Apparently I was premature to write off Brian Matusz’s absence as a good thing. Instead of bumping Jake Arrieta to Sunday, the Orioles have decided to call up Zachary Britton. It’s easy to think about the sins of Orioles’ pitching prospects past and find visions of Daniel Cabrera, Hayden Penn, and Adam Loewen, but to overlook Britton because of them is a mistake.
The Orioles selected Britton in the third round of the 2006 draft out of Weatherford High School in Texas. Although he’ll only make his big league debut on Sunday, it might be safe to label Britton was the best player taken by the Orioles in that draft. It’s not like Billy Rowell (first round pick), Pedro Beato (supplemental), or Ryan Adams (second) is giving him much completion. The only other notable players taken by the Orioles are Emeel Salem (later drafted by the Rays) and Pat Egan, who was a Rule 5 pick this winter, but eventually returned from Milwaukee.

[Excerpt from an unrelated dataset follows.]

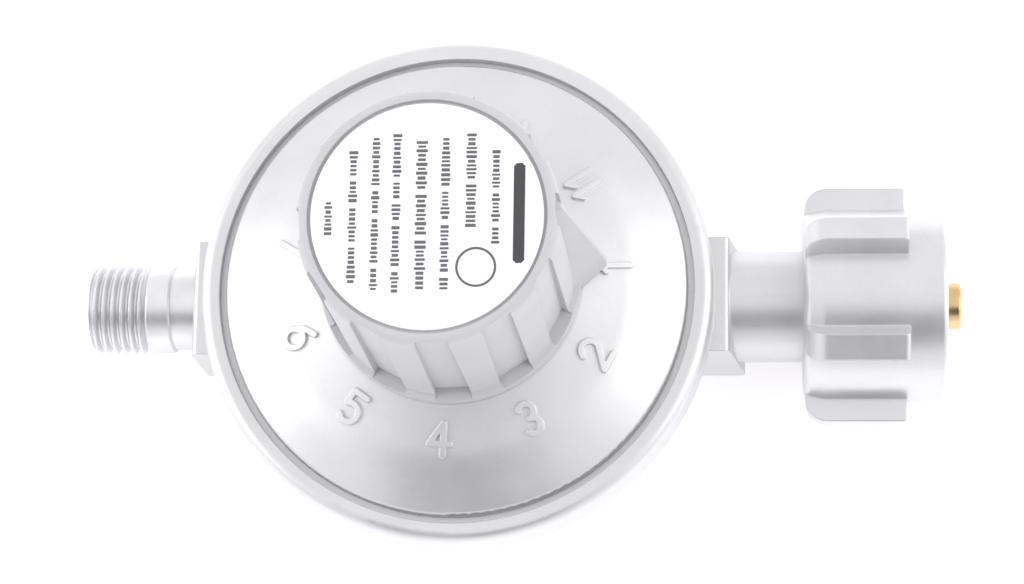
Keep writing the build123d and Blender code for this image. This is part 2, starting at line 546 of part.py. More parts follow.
with BuildPart() as knob:
    # shell: skirt ring, ribbed grip and domed edge, with the label's recess on top
    about_z(
        (0, KNOB_BASE_Z), (SKIRT_R, KNOB_BASE_Z, 0.3), (SKIRT_R, SKIRT_TOP_Z, 0.12),
        (RIB_R, SKIRT_TOP_Z + 0.3), (RIB_R - 0.2, KNOB_TOP_Z, 1.3), (0, KNOB_TOP_Z),
    )
    with BuildSketch(Plane.XY.offset(SKIRT_TOP_Z)):
        with PolarLocations(GRIP_R + 2, POCKETS, start_angle=POCKET_START):
            Rectangle(4, POCKET_W)
    extrude(amount=KNOB_TOP_Z - SKIRT_TOP_Z + 1, taper=POCKET_TAPER, mode=Mode.SUBTRACT)
    # the pointer: a beak that rises from the skirt to the top edge
    loft(sections=[beak_section(KNOB_BASE_Z + 0.35), beak_section(SKIRT_TOP_Z)], ruled=True)
    loft(sections=[beak_section(SKIRT_TOP_Z), beak_section(KNOB_TOP_Z - 0.6, RIB_R, 1.2)], ruled=True)
    # cavity that clears the tower
    about_z((0, KNOB_BASE_Z - 1), (CAVITY_R, KNOB_BASE_Z - 1), (CAVITY_R, KNOB_ROOF_Z, 1.5),
            (0, KNOB_ROOF_Z), mode=Mode.SUBTRACT)
    # hub on the spindle's square, with the screw's hole and counterbore
    with BuildSketch(Plane.XY.offset(TOWER_TOP_Z + 2.2)):
        Circle(HUB_R)
    extrude(amount=KNOB_ROOF_Z - TOWER_TOP_Z - 1.2)
    with BuildSketch(Plane.XY.offset(TOWER_TOP_Z + 1)):
        Rectangle(SQUARE, SQUARE)
    extrude(amount=KNOB_ROOF_Z - TOWER_TOP_Z - 1, mode=Mode.SUBTRACT)
    with BuildSketch(Plane.XY.offset(KNOB_ROOF_Z - 1)):
        Circle(SCREW_R)
    extrude(amount=5, mode=Mode.SUBTRACT)
    with BuildSketch(Plane.XY.offset(SCREW_SEAT_Z)):
        Circle(SCREW_HEAD_R)
    extrude(amount=3, mode=Mode.SUBTRACT)
    with BuildSketch(Plane.XY.offset(KNOB_TOP_Z - LABEL_DEPTH)):
        Circle(LABEL_R + LABEL_GAP)
    extrude(amount=1, mode=Mode.SUBTRACT)
    # moving stop inside the shell
    with BuildSketch(Plane.XY.offset(STOP_LOW_Z - 1)):
        with PolarLocations(CAVITY_R - 1.2, 1, start_angle=KNOB_STOP_ANGLE):
            Rectangle(3.0, KNOB_STOP_W)
    extrude(amount=STOP_H + 2)
    # pillar that houses the detent ball and its spring
    with BuildSketch(Plane.XY.offset(KNOB_BASE_Z + 1.2)):
        with PolarLocations(DETENT_R + 0.7, 1, start_angle=DIAL_START):
            Rectangle(4.6, 4.4)
    extrude(amount=7.4)
    with BuildSketch(Plane.XY.offset(KNOB_BASE_Z)):
        with PolarLocations(DETENT_R, 1, start_angle=DIAL_START):
            Circle(BALL_R + 0.05)
    extrude(amount=7.2, mode=Mode.SUBTRACT)
write(knob.part, "knob")

with BuildPart() as knob_screw:
    about_z(
        (0, TOWER_TOP_Z + 0.5), (PILOT_R, TOWER_TOP_Z + 0.5, 0.2), (PILOT_R, SCREW_SEAT_Z),
        (SCREW_HEAD_R - GAP, SCREW_SEAT_Z), (SCREW_HEAD_R - GAP, SCREW_SEAT_Z + 1.4, 0.4),
        (0, SCREW_SEAT_Z + 1.4),
    )
    for turn in (0, 90):
        with BuildSketch(Plane.XY.offset(SCREW_SEAT_Z + 0.7)):
            Rectangle(3.2, 0.7, rotation=turn)
        extrude(amount=2, mode=Mode.SUBTRACT)
write(knob_screw.part, "knob_screw")

with BuildPart() as knob_label:
    with BuildSketch(Plane.XY.offset(KNOB_TOP_Z - LABEL_DEPTH)):
        Circle(LABEL_R)
    extrude(amount=LABEL_T)
    fillet(knob_label.edges().group_by(Axis.Z)[-1], 0.15)
write(knob_label.part, "knob_label")

with BuildPart() as detent_ball:
    with Locations(radial_plane(DIAL_START, DETENT_R, BALL_Z)):
        Sphere(BALL_R)
write(detent_ball.part, "detent_ball")

with BuildPart() as detent_spring:
    place = radial_plane(DIAL_START, DETENT_R, 0).origin
    with BuildLine():
        Helix(pitch=0.95, height=3.8, radius=1.05, center=(place.X, place.Y, BALL_Z + BALL_R + 0.45))
    with BuildSketch(Plane(origin=(place.X + 1.05, place.Y, BALL_Z + BALL_R + 0.45), z_dir=(0, 1, 0))):
        Circle(0.2)
    sweep()
write(detent_spring.part, "detent_spring")

# ---------------------------------------------------------------- inlet side
with BuildPart() as inlet_nipple:
    # shank in the body's neck, flange that traps the nut, and the spigot that seals
    ring_back, ring_front = INLET_RING_X
    about_pipe(
        (INLET_SOCKET_X + 0.6, 0), (INLET_SOCKET_X + 0.6, SOCKET_R, 0.5), (ring_back, SOCKET_R),
        (ring_back, INLET_RING_R), (ring_front, INLET_RING_R), (ring_front, SOCKET_R),
        (NECK_END_X, SOCKET_R), (NECK_END_X, NECK_R - 0.05), (FLANGE_BACK_X, NECK_R - 0.05),
        (FLANGE_BACK_X, FLANGE_R, 0.2), (FLANGE_FACE_X, FLANGE_R, 0.4), (FLANGE_FACE_X, NOSE_R),
        (GASKET_FACE_X, NOSE_R, 0.4), (GASKET_FACE_X, SPIGOT_R), (SPIGOT_END_X, SPIGOT_R, 0.5),
        (SPIGOT_END_X, 0),
    )
    bore(INLET_SOCKET_X, FILTER_END_X, FILTER_R)
    bore(INLET_SOCKET_X, SPIGOT_END_X + 1, INLET_BORE_R)
write(inlet_nipple.part, "inlet_nipple")

with BuildPart() as inlet_filter:
    # sintered plug in the end of the nipple's bore
    about_pipe((INLET_SOCKET_X + 0.7, 0), (INLET_SOCKET_X + 0.7, FILTER_R - 0.05, 0.3),
               (FILTER_END_X - 0.1, FILTER_R - 0.05), (FILTER_END_X - 0.1, 0))
write(inlet_filter.part, "inlet_filter")


def o_ring(groove, inner_r, bend):
    """Ring squeezed between a groove's floor and the socket's wall."""
    back, front = groove[0] + 0.15, groove[1] - 0.15
    about_pipe((back, inner_r + 0.05), (back, SOCKET_R - 0.05, bend), (front, SOCKET_R - 0.05, bend),
               (front, inner_r + 0.05))


with BuildPart() as inlet_o_ring:
    o_ring(INLET_RING_X, INLET_RING_R, 0.6)
write(inlet_o_ring.part, "inlet_o_ring")

with BuildPart() as inlet_gasket:
    about_pipe((FLANGE_FACE_X + 0.05, NOSE_R + 0.05), (FLANGE_FACE_X + 0.05, GASKET_R, 0.3),
               (GASKET_FACE_X - 0.3, GASKET_R, 0.3), (GASKET_FACE_X - 0.3, NOSE_R + 0.05))
write(inlet_gasket.part, "inlet_gasket")

with BuildPart() as nut_washer:
    # thrust washer between the nut's back wall and the nipple's flange
    about_pipe((NUT_WALL_X + 0.1, NECK_R + RUN), (NUT_WALL_X + 0.1, FLANGE_R, 0.1),
               (FLANGE_BACK_X - 0.1, FLANGE_R, 0.1), (FLANGE_BACK_X - 0.1, NECK_R + RUN))
write(nut_washer.part, "nut_washer")

with BuildPart() as union_nut:
    about_pipe(
        (NUT_BACK_X, 0), (NUT_BACK_X, NUT_CORE_R - 0.6, 1.2), (NUT_BACK_X + 3.0, NUT_CORE_R, 2.0),
        (NUT_END_X, NUT_CORE_R, 0.7), (NUT_END_X, 0),
    )
    # grip ribs, rounded at the back and square at the front
    for k in range(NUT_RIBS):
        a = radians(NUT_RIB_START + 360 / NUT_RIBS * k)
        rib_plane = Plane(origin=(0, 0, AXIS_Z), x_dir=(1, 0, 0), z_dir=(0, cos(a), sin(a)))
        with BuildSketch(rib_plane):
            outline(
                (NUT_BACK_X + 0.3, NUT_CORE_R - 3), (NUT_BACK_X + 0.3, NUT_RIB_R, 3.2),
                (NUT_RIB_END_X, NUT_RIB_R, 0.6), (NUT_RIB_END_X, NUT_CORE_R - 3),
            )
        extrude(amount=NUT_RIB_W / 2, both=True)
    # back bore on the neck, relief behind the thread, then the thread as rings with flat crests
    about_pipe((NUT_BACK_X - 1, 0), (NUT_BACK_X - 1, NECK_R + RUN), (NUT_WALL_X, NECK_R + RUN),
               (NUT_WALL_X, NUT_MAJOR_R), (NUT_THREAD_X, NUT_MAJOR_R), (NUT_THREAD_X, NUT_MINOR_R),
               (NUT_END_X + 1, NUT_MINOR_R), (NUT_END_X + 1, 0), mode=Mode.SUBTRACT)
    for k in range(NUT_GROOVES):
        x = NUT_THREAD_X + 1.0 + NUT_PITCH * k
        about_pipe((x, NUT_MINOR_R - 0.2), (x, NUT_MINOR_R), (x + 0.62, NUT_MAJOR_R),
                   (x + 0.82, NUT_MAJOR_R), (x + 1.44, NUT_MINOR_R), (x + 1.44, NUT_MINOR_R - 0.2),
                   mode=Mode.SUBTRACT)
    about_pipe((NUT_END_X - 1.0, 0), (NUT_END_X - 1.0, NUT_MINOR_R), (NUT_END_X, NUT_MAJOR_R),
               (NUT_END_X + 1, NUT_MAJOR_R), (NUT_END_X + 1, 0), mode=Mode.SUBTRACT)
write(union_nut.part, "union_nut")

# ---------------------------------------------------------------- outlet side
with BuildPart() as outlet_nipple:
    # thread as rings with flat crests, a plain land, a neck, and a shank in the body's bar
    crests = []
    start = OUTLET_END_X + 0.9
    for k in range(OUTLET_GROOVES):
        x = start + OUTLET_PITCH * k
        crests += [(x, OUTLET_MAJOR_R), (x + 0.42, OUTLET_MINOR_R), (x + 0.62, OUTLET_MINOR_R),
                   (x + 1.04, OUTLET_MAJOR_R)]
    ring_back, ring_front = OUTLET_RING_X
    about_pipe(
        (OUTLET_END_X, 0), (OUTLET_END_X, OUTLET_MAJOR_R - 0.6), (start - 0.3, OUTLET_MAJOR_R),
        *crests, (LAND_END_X, OUTLET_MAJOR_R, 0.2), (LAND_END_X, COLLAR_R), (OUTLET_FACE_X, COLLAR_R), (OUTLET_FACE_X, SOCKET_R), (ring_back, SOCKET_R),
        (ring_back, OUTLET_RING_R), (ring_front, OUTLET_RING_R), (ring_front, SOCKET_R),
        (OUTLET_SOCKET_X - 0.1, SOCKET_R, 0.4), (OUTLET_SOCKET_X - 0.1, 0),
    )
    bore(OUTLET_END_X - 1, OUTLET_SOCKET_X + 1, OUTLET_BORE_R)
write(outlet_nipple.part, "outlet_nipple")

with BuildPart() as outlet_o_ring:
    o_ring(OUTLET_RING_X, OUTLET_RING_R, 0.2)
write(outlet_o_ring.part, "outlet_o_ring")
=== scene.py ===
"""Looks of the adjustable low-pressure gas regulator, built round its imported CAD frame.

Metres, in the CAD's own frame: +X to the inlet nut, -X to the outlet, +Z up the knob's axis.
"""
import json
import math
import random

import bmesh
import bpy
from mathutils import Euler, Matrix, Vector


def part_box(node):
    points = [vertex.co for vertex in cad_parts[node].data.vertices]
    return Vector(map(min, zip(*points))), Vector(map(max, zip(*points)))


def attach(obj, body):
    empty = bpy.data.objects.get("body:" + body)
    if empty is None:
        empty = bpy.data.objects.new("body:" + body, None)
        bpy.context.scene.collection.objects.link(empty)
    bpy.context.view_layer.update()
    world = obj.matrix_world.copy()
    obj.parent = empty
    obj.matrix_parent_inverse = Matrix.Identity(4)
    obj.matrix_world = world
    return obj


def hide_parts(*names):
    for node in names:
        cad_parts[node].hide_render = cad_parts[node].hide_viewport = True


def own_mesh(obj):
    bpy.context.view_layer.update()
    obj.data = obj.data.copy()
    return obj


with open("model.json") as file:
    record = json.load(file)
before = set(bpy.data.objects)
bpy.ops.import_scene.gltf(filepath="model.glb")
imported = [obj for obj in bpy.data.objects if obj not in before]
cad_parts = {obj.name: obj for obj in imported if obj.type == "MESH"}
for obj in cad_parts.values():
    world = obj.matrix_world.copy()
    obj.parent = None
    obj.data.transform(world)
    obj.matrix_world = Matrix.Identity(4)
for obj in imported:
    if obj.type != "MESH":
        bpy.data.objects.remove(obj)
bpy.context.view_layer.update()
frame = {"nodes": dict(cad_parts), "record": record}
nodes = frame["nodes"]
MM = 0.001
TAU = 2 * math.pi

# places read from the frame
LABEL_TOP_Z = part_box("knob_label")[1][2]
NUT_LOW, NUT_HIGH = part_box("union_nut")
BODY_LOW_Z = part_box("lower_body")[0][2]
OUTLET_LOW, OUTLET_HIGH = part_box("outlet_nipple")
AXIS_Z = (OUTLET_LOW[2] + OUTLET_HIGH[2]) / 2
SPRING_LOW, SPRING_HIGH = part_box("main_spring")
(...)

As for Britton, he has developed about as well as you can ask a high school pitcher to develop in four and a half years. Kevin Goldstein pegged him as the Orioles’ second best prospect (behind recent first-round shortstop Manny Machado). Goldstein added that one scout described Britton as a left-handed Brandon Webb –and not the present-day cadaver version of Webb.
The comparison certainly makes sense. Britton gets groundballs by the boatload –StatCorner has him over 60 percent at most recent levels—and comes at hitters with a low-90s sinker. Britton’s changeup is also a good pitch and he has a fastball that can zip up into the mid-90s when he needs it to. Britton is not Nick Blackburn, though, as he can get whiffs and strikeouts too. And remember, all of this is coming from his left arm. If it sounds like trouble for the Rays’ lineup that’s because it probably is, but he’s going to be a nuisance to most teams in the near-future.
There is a real chance Britton is already the most talented pitcher on the Orioles’ active roster. I hope that he does not show it on Sunday.